Les algues vertes, à l’odeur d’œuf pourri lors de leur décomposition, alors que se dégage un gaz toxique, ont fait d’autres victimes dans les Côtes d’Armor : un autre joggeur, un chauffeur de camion chargé de leur évacuation, des sangliers, un cheval… Pour mener l’enquête, Inès Léraud (incarnée dans le film par Céline Sallette) s’est installée en Bretagne avec sa compagne (jouée par Nina Meurisse), d’où elle envoyait ses chroniques bretonnes. Pierre Jolivet (cinéaste de « Ma petite entreprise », « Fred », « Force majeure », « Mains armées », « Les hommes du feu »…) a choisi d’axer son film sur « l’aventure personnelle d’Inès », faisant d’elle le personnage central, jusqu’à tourner dans la maison bretonne où elle a vécu.

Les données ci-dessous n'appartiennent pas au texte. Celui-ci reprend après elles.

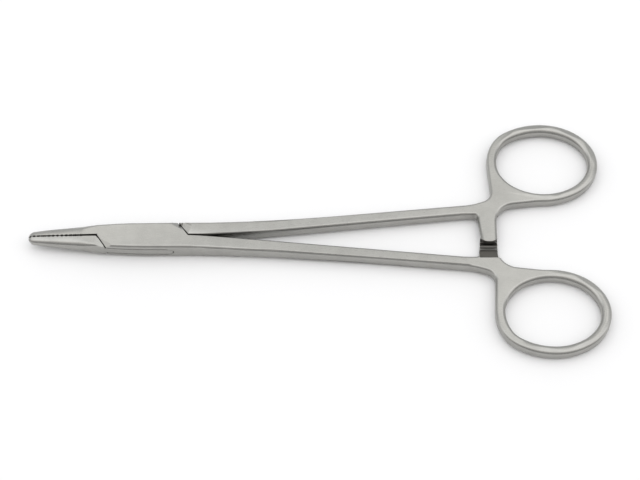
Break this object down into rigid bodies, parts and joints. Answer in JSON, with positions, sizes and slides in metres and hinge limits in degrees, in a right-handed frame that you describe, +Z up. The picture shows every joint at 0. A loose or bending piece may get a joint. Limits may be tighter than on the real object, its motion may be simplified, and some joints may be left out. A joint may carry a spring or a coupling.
{
  "type": "needle holder",
  "caption": "Surgical needle holder with short cross-cut jaws, a box lock on a rivet pin, and a ratchet between two finger rings.",
  "frame": {"origin": "pivot axis of the box lock, on the box's lower flat face, which is also the rivet pin's lower end", "axes": "+X from the pivot towards the finger rings, +Y across the jaws towards the box half's jaw, +Z up through the thickness along the pivot"},
  "size_m": [0.16, 0.0738, 0.0056],
  "materials": {
    "satin_steel": "satin-ground stainless steel",
    "pin_steel": "satin-ground stainless steel"
  },
  "bodies": {
    "box_side": {"box_half": "satin_steel", "rivet_pin": "pin_steel"},
    "tongue_side": {"tongue_half": "satin_steel"}
  },
  "joints": [
    {"name": "box_lock", "type": "hinge", "parent": "box_side", "child": "tongue_side", "pos_m": [0, 0, 0], "axis": [0, 0, 1], "range_deg": [0, 60]}
  ]
}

Ses reportages, la bande dessinée, et maintenant le film (dont elle est coscénariste) sont nourris des témoignages qu’a recueilli la journaliste. Et si on entend les mouettes au générique d’ouverture, l’image de carte postale est ternie par ces algues vertes qui recouvrent quelques baies bretonnes. « Vous voulez faire de la Bretagne une région comme la Lorraine », lui reproche dans le film un délégué de la FNSEA, le puissant syndicat agricole. Les Lorrains apprécieront.

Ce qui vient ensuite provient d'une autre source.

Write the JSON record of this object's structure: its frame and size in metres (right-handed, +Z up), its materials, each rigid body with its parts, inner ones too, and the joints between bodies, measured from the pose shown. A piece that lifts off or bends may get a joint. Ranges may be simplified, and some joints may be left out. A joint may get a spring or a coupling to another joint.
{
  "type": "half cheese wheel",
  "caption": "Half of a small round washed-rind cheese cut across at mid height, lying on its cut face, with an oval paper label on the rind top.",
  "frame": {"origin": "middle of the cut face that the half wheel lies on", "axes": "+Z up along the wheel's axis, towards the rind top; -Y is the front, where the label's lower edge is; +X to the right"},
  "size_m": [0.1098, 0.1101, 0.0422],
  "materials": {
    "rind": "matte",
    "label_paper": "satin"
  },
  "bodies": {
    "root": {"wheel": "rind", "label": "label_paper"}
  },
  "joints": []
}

« Un film militant sans tomber dans la caricature »
« Fléau pour la Bretagne », « désastre écologique », « Les algues vertes » empoisonnent la Bretagne, dans tous les sens du terme, le sujet pollue le climat social dans la région, opposant deux mondes irréconciliables, l’agricole et l’écologique. Rien que le fait d’en parler serait donner une « mauvaise image de la Bretagne », première région agro-alimentaire d’Europe. Si la Région Bretagne a finalement alloué une aide de 250.000 €uros au film, après le tournage, la production n’a pas obtenu toutes les autorisations de municipalités, lasses d’être associées à ces satanées algues vertes.

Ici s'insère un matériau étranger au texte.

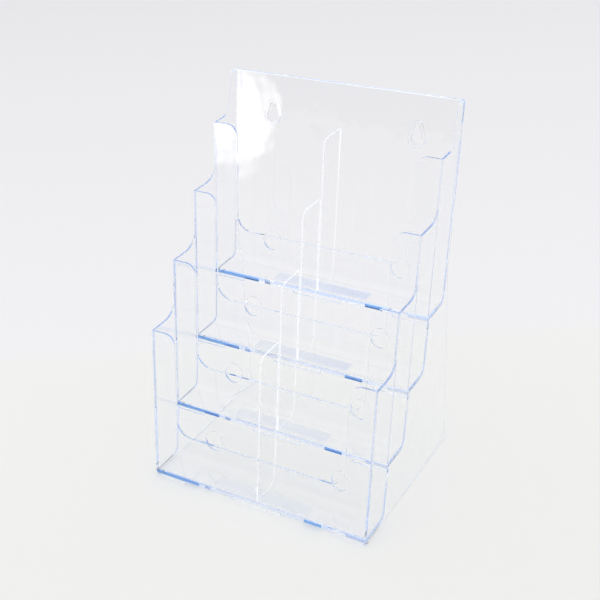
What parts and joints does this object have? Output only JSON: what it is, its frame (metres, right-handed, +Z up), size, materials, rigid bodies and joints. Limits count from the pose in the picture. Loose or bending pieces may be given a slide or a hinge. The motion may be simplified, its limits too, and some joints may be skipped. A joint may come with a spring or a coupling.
{
  "type": "magazine rack",
  "caption": "Clear stepped magazine rack with open-fronted pockets and lift-out dividers, standing on a table or hung from keyholes in its back.",
  "frame": {"origin": "on the ground, at the middle of the rack's outer box", "axes": "+X to the viewer's right, +Y towards the back, +Z up; the pockets open towards -Y and +Z"},
  "size_m": [0.2384, 0.2026, 0.3522],
  "materials": {
    "pocket": "clear gloss, edges tinted pale blue, with a lightly grained patch in each floor",
    "side_panel": "clear gloss, edges tinted pale blue",
    "divider": "clear gloss"
  },
  "bodies": {
    "rack": {"pocket_tier_1": "pocket", "pocket_tier_2": "pocket", "pocket_tier_3": "pocket", "pocket_tier_4": "pocket", "left_side_panel": "side_panel", "right_side_panel": "side_panel"},
    "divider_1_body": {"divider_1": "divider"},
    "divider_2_body": {"divider_2": "divider"},
    "divider_3_body": {"divider_3": "divider"},
    "divider_4_body": {"divider_4": "divider"}
  },
  "joints": [
    {"name": "divider_1_lift", "type": "slide", "parent": "rack", "child": "divider_1_body", "axis": [0, 0.1695, 0.9855], "range_m": [0, 0.19]},
    {"name": "divider_2_lift", "type": "slide", "parent": "rack", "child": "divider_2_body", "axis": [0, 0.1695, 0.9855], "range_m": [0, 0.15]},
    {"name": "divider_3_lift", "type": "slide", "parent": "rack", "child": "divider_3_body", "axis": [0, 0.1695, 0.9855], "range_m": [0, 0.15]},
    {"name": "divider_4_lift", "type": "slide", "parent": "rack", "child": "divider_4_body", "axis": [0, 0.1695, 0.9855], "range_m": [0, 0.15]}
  ]
}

En voulant comprendre « la fabrique du silence », Inès Léraud a relevé des vérités qui dérangent, le déni des autorités, l’influence des lobbys de l’agro, évoquant pressions et intimidations, s’attirant insultes et menaces. « C’est un film militant sans tomber dans la caricature, c’est une fiction tirée de la réalité », estime l’écologiste Yves-Marie Le Lay, « Tout a commencé avec le travail associatif (…) Parfois les vents sont contraires et parfois ils sont portants mais on tient le cap. Je ne me résigne pas à la destruction des biens communs que sont l’eau, la terre, et la mer ».
« Le film met en évidence les pressions dont sont victimes les citoyens », ajoute Ludovic Brossard (LPO), « Les algues vertes, les pesticides, viennent du fait qu’on a laissé l’agro-industrie se développer et trop laissé faire le marché ». « La classe politique n’a pas bonne figure dans ce film », constate Yves-Marie Le Lay, qui sera aujourd’hui à l’Assemblée Nationale, pour la projection du film de Pierre Jolivet organisée par la députée écologiste Delphine Batho.
Patrick TARDIT
« Les algues vertes », un film de Pierre Jolivet, avec Céline Sallette (sortie le 12 juillet).